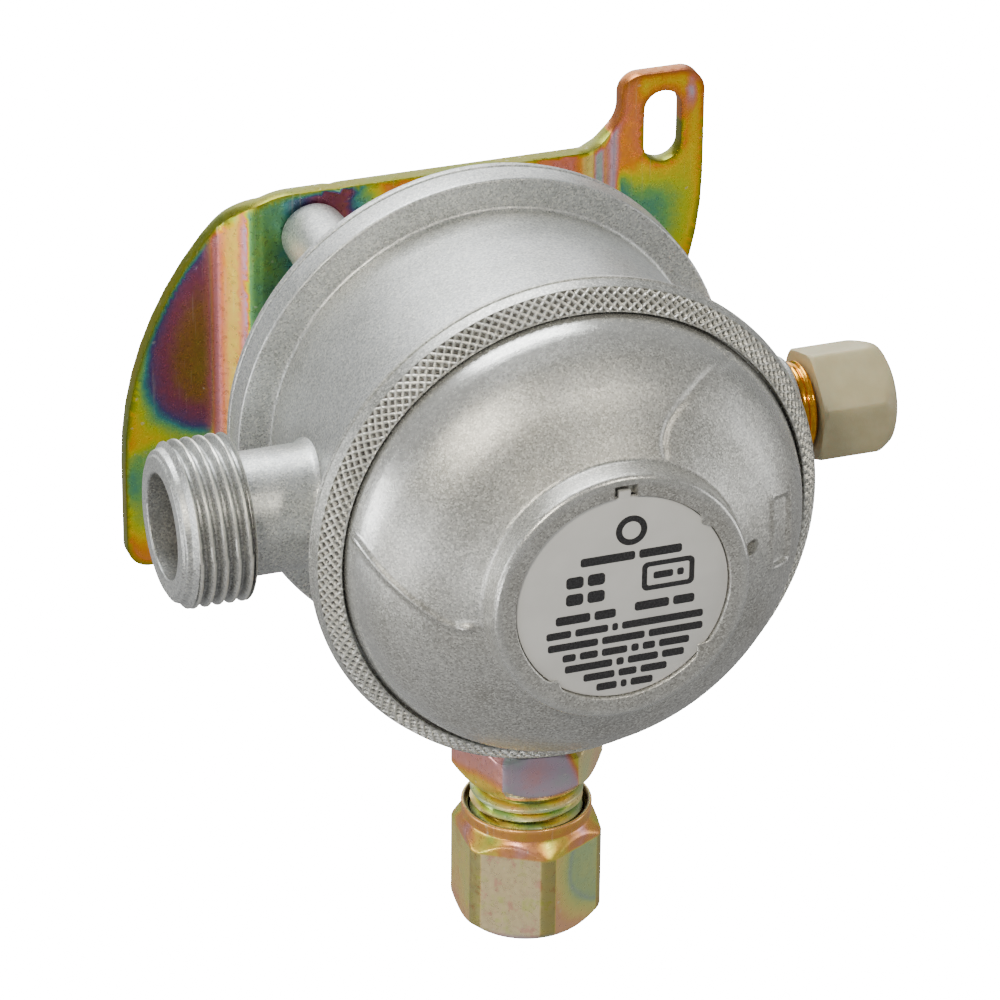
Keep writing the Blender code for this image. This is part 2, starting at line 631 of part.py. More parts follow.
def make_test_point():
    at = (0, TEST_Y, 0)
    turned("test_nipple", BRASS, [
        (5.6, 37.3), (5.6, 35.5), (4.7, 35.5), (4.7, 29.2), (4.2, 28.7), (1.1, 28.7),
        (1.1, TEST_SPIGOT_END), (3.6, TEST_SPIGOT_END), (TEST_SPIGOT_R, TEST_SPIGOT_END - 0.6),
        (TEST_SPIGOT_R, 37.3),
    ], 24, ring=True, at=at, axis="X")
    corner = hexagon_radius(CAP_AF)
    cap = hex_body("test_cap", PLASTIC, CAP_AF, CAP_START, CAP_END, at, "X", CAP_TURN, [
        (0, CAP_END), (5.3, CAP_END), (6.3, CAP_END - 0.5), (corner - 0.25, CAP_END - 2.2),
        (corner - 0.25, CAP_START + 0.7), (6.5, CAP_START), (0, CAP_START),
    ])
    cut(cap, rod("cap_bore", None, CAP_BORE, CAP_START - 2, CAP_BORE_END, at, "X", 24))
    turned("cap_washer", RUBBER, [
        (4.1, 45.3), (4.1, 44.2), (1.2, 44.2), (1.2, 45.3),
    ], 24, ring=True, at=at, axis="X")
    turned("inlet_filter", SINTER, [
        (0, -31.6), (4.3, -31.6), (4.3, -34.2), (3.6, -34.8), (0, -34.8),
    ], 24, at=(0, INLET_Y, 0), axis="X")


# ---- Valve mechanism of one stage -------------------------------------------------------

def make_lever(prefix, stage):
    """Bell-crank lever: the long arm goes under the stem, the short fork pushes the valve."""
    half = LEVER_W / 2
    pin = (PIN_X, PIN_H, 0)
    lever = rod(prefix + "_lever", STEEL, 1.4, -half, half, pin, "Z", 20, stage)
    join(
        lever,
        block(prefix + "_long_arm", None, (PIN_X, PIN_H - LEVER_T / 2, -half),
              (2.4, PIN_H + LEVER_T / 2, half), stage),
        block(prefix + "_short_arm", None, (PIN_X - 0.8, PIN_H, -half - 0.01),
              (PIN_X + 0.8, 6.6, half + 0.01), stage),
    )
    cut(
        lever,
        rod(prefix + "_lever_hole", None, PIN_HOLE_R, -half - 1, half + 1, pin, "Z",
            ROUND_SMALL, stage),
        block(prefix + "_stem_slot", None, (-2.2, -1, -1.35), (4, 4, 1.35), stage),
        block(prefix + "_valve_slot", None, (PIN_X - 2, 3.6, -1.4), (PIN_X + 2, 8, 1.4), stage),
    )
    reach = RIB_OUT - 0.2
    rod(prefix + "_lever_pin", STEEL, PIN_R, -reach, reach, pin, "Z", ROUND_SMALL, stage)


def make_valve(prefix, stage):
    at = (0, NOZZLE_H, 0)
    turned(prefix + "_nozzle", BRASS, [
        (0.9, -13.9), (1.3, -13.9), (1.7, -14.9), (2.6, -14.9), (2.6, BLOCK_X1 + GAP),
        (1.9, BLOCK_X1 + GAP), (1.9, -19.4), (0.9, -19.4),
    ], ROUND_SMALL, ring=True, at=at, axis="X", parent=stage)
    turned(prefix + "_valve_holder", WHITE_PLASTIC, [
        (0, -11.9), (2.4, -11.9), (2.4, -13.0), (2.7, -13.0), (2.7, -10.2), (1.1, -10.2), (1.1, -7.7),
        (1.9, -7.7), (1.9, -6.9), (0, -6.9),
    ], 20, at=at, axis="X", parent=stage)
    turned(prefix + "_valve_pad", RUBBER, [
        (0, -12.2), (2.2, -12.2), (2.2, -13.3), (0, -13.3),
    ], 20, at=at, axis="X", parent=stage)


def make_diaphragm(prefix, radius, stage):
    """Rubber diaphragm with one rolled fold between its clamped edge and its plate."""
    low, high = DIAPHRAGM_H, DIAPHRAGM_H + DIAPHRAGM_T
    fold = [(23.6, 0.0), (21.0, 1.4), (18.4, 0.0)]
    turned(prefix + "_diaphragm", RUBBER, [
        *[(r, high + h) for r, h in fold[::-1]],
        (radius, high),
        (radius, low),
        *[(r, low + h) for r, h in fold],
        (2.3, low),
        (2.3, high),
    ], ROUND_MID, ring=True, parent=stage)


def make_plate_and_stem(prefix, stage):
    """Plate that the spring presses on, and the hooked stem that works the lever."""
    inner = PLATE_R - PLATE_T
    turned(prefix + "_diaphragm_plate", ZINC_BRIGHT, [
        (2.0, PLATE_H), (inner, PLATE_H), (PLATE_R, PLATE_H + PLATE_T), (PLATE_R, PLATE_H + 2.0),
        (inner, PLATE_H + 2.0), (inner - 0.1, PLATE_H + PLATE_T), (2.0, PLATE_H + PLATE_T),
    ], ROUND_MID, ring=True, parent=stage)
    turned(prefix + "_stem", BRASS, [
        (0, -0.25), (1.9, -0.25), (1.9, 0.75), (1.0, 0.75), (1.0, CHAMBER_DEPTH - 0.8),
        (6.0, CHAMBER_DEPTH - 0.8), (6.0, CHAMBER_DEPTH), (1.6, CHAMBER_DEPTH),
        (1.6, PLATE_H + 6.0), (0, PLATE_H + 6.0),
    ], 24, parent=stage)


def make_stage(prefix, stage, radius, spring_r, wire, seat_h, seat_r):
    make_lever(prefix, stage)
    make_valve(prefix, stage)
    make_diaphragm(prefix, radius, stage)
    make_plate_and_stem(prefix, stage)
    coil(prefix + "_spring", STEEL, spring_r, wire, PLATE_H + PLATE_T + GAP, seat_h - GAP, MAIN_COILS,
         stage)
    turned(prefix + "_spring_washer", STEEL, [
        (2.2, seat_h), (seat_r, seat_h), (seat_r, seat_h + SEAT_T), (2.2, seat_h + SEAT_T),
    ], ROUND_MID, ring=True, parent=stage)
    low = seat_h + SEAT_T + GAP
    high = low + ADJUSTER_T
    adjuster = turned(prefix + "_adjuster", WHITE_PLASTIC if prefix == "front" else ZINC_BRIGHT, [
        (0, low), (seat_r, low), (seat_r, high), (0, high),
    ], ROUND_MID, parent=stage)
    cut(adjuster, rod(prefix + "_adjuster_socket", None, 2.9, high - 1.3, high + 2, (0, 0, 0), "Y", 6,
                      stage))


def make_relief_parts():
    """Second-stage relief: a light spring holds the plate down on the stem."""
    low = PLATE_H + PLATE_T + 0.2
    top = low + RELIEF_SPRING_H + 0.2
    coil("front_relief_spring", STEEL, RELIEF_SPRING_R, RELIEF_WIRE, low, low + RELIEF_SPRING_H,
         RELIEF_COILS, FRONT_STAGE)
    turned("front_relief_washer", ZINC_BRIGHT, [
        (1.8, top), (4.4, top), (4.4, top + 0.8), (1.8, top + 0.8),
    ], 20, ring=True, parent=FRONT_STAGE)


def make_rear_stem_nut():
    low = PLATE_H + PLATE_T + 0.2
    high = low + STEM_NUT_H
    nut = rod("rear_stem_nut", ZINC_BRIGHT, STEM_NUT_R, low, high, (0, 0, 0), "Y", 6, REAR_STAGE)
    cut(nut, rod("stem_nut_bore", None, 1.8, low - 1, high + 2, (0, 0, 0), "Y", ROUND_SMALL, REAR_STAGE))


# ---- The object -------------------------------------------------------------------------

clear_scene()
PARTS = collection("gas_regulator")
CUTTERS = collection("cutters", hidden=True)

CAST = material("cast_zinc_silver_paint", (0.62, 0.63, 0.64), 0.42, 0.6)
LABEL = material("label_silver", (0.70, 0.70, 0.70), 0.4, 0.3)
ZINC_YELLOW = material("yellow_zinc_steel", (0.78, 0.62, 0.36), 0.32, 0.9)
ZINC_BRIGHT = material("bright_zinc_steel", (0.72, 0.73, 0.74), 0.3, 0.9)
STEEL = material("spring_steel", (0.45, 0.45, 0.46), 0.3, 1.0)
BRASS = material("brass", (0.85, 0.62, 0.25), 0.25, 1.0)
PLASTIC = material("cap_plastic", (0.60, 0.57, 0.49), 0.45, 0.0)
WHITE_PLASTIC = material("acetal", (0.85, 0.85, 0.82), 0.4, 0.0)
RUBBER = material("black_rubber", (0.03, 0.03, 0.03), 0.7, 0.0)
SINTER = material("sintered_bronze", (0.55, 0.40, 0.25), 0.7, 0.8)

# The two valve mechanisms are alike; the front one is turned half a turn about Z.
FRONT_STAGE = stage_empty("front_stage", FRONT_FLOOR_Y, pi)
REAR_STAGE = stage_empty("rear_stage", REAR_FLOOR_Y, 0.0)
bpy.context.view_layer.update()

make_main_body()
make_front_cover()
make_label_plate()
make_rear_cover()
make_bracket()
make_bracket_screws()
make_outlet_fitting()
make_test_point()
make_stage("front", FRONT_STAGE, FRONT_RECESS_R - 0.4, FRONT_SPRING_R, FRONT_WIRE, FRONT_SEAT_H,
           FRONT_TOWER_R - GAP)
make_stage("rear", REAR_STAGE, REAR_RECESS_R - 0.4, REAR_SPRING_R, REAR_WIRE, REAR_SEAT_H,
           REAR_TOWER_BORE - GAP)
make_relief_parts()
make_rear_stem_nut()
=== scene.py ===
"""Looks of the wall-mounted gas regulator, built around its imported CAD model.

Lengths are in millimetres, and MM turns them into Blender's metres.
Frame: +Z up, +Y into the wall, the round body's own axis along Y through the origin.
"""

import json
from math import atan2, ceil, cos, degrees, hypot, pi, radians, sin, sqrt, tan

import bmesh
import bpy
import numpy as np
from mathutils import Matrix, Vector, noise


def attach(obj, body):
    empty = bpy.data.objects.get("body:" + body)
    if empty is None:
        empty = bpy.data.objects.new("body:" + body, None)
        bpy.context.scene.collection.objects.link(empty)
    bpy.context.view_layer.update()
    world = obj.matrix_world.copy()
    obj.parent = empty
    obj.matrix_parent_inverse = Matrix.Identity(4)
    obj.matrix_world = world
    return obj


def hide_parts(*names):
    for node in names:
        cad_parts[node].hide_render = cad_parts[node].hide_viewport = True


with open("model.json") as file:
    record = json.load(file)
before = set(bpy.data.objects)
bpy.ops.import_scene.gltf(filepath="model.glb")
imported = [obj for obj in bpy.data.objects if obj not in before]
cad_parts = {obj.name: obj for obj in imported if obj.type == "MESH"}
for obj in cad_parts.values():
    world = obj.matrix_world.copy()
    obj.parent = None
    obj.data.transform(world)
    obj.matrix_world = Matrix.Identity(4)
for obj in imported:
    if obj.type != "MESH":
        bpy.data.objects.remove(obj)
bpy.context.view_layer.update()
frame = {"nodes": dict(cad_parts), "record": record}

MM = 0.001
NODES = frame["nodes"]

# ---- Sizes that follow the CAD model -------------------------------------------------------

RIM_R, RIM_KNURL_R, RIM_LIP_R = 31.4, 30.9, 28.9
RIM_Y, RIM_CONE, RIM_REAR, RIM_FOOT = -61.4, 2.1, 4.2, 8.4
DRUM_FRONT_R, DRUM_REAR_R = 28.0, 27.2
FLANGE_R, FLANGE_Y, SEAM_Y, COVER_END_Y = 31.2, -29.4, -25.55, -24.35
BOSS_R, BOSS_Y, RECESS, LABEL_R, LABEL_THICK = 15.6, -77.2, 1.35, 12.85, 0.6
TAB_HALF, TAB_R, NOTCH_HALF, NOTCH_R = 0.7, 13.7, 1.4, 14.6
LABEL_FACE = BOSS_Y + RECESS - 0.3 - LABEL_THICK
INLET_Y, INLET_END, INLET_R, INLET_NECK_R, INLET_BORE = -44.2, -45.1, 10.0, 7.4, 6.35
OUTLET_Y, HEX_AF, NUT_TOP, NUT_END = -45.7, 16.8, -44.7, -60.5
HEX_TOP, HEX_END, SPIGOT_R, SPIGOT_END = -34.2, -40.9, 6.95, -53.4
TEST_Y, CAP_AF, CAP_START, CAP_END = -39.15, 13.1, 37.6, 47.8
SHEET, JOGGLE, PANEL_HALF, BEND_RUN, BEND_R, BRACKET_X = 2.0, 3.4, 21.2, 4.4, 2.2, 0.4
SLOT_X, SLOT_Z, SLOT_W, SLOT_L = 32.6, 21.8, 5.0, 9.6
POST_X, POST_Z, POST_R, POST_END = 14.2, 15.8, 4.1, -5.7
HEX_R = HEX_AF / 2 / cos(pi / 6) - 0.33
HEX_TURN, NUT_TURN = -98.8, -121.75
THREAD_PITCH = 1.5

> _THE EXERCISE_
List all lines above in which the string "model" appears.

> _WRITTEN RESPONSE_
"""Looks of the wall-mounted gas regulator, built around its imported CAD model.
with open("model.json") as file:
bpy.ops.import_scene.gltf(filepath="model.glb")
# ---- Sizes that follow the CAD model -------------------------------------------------------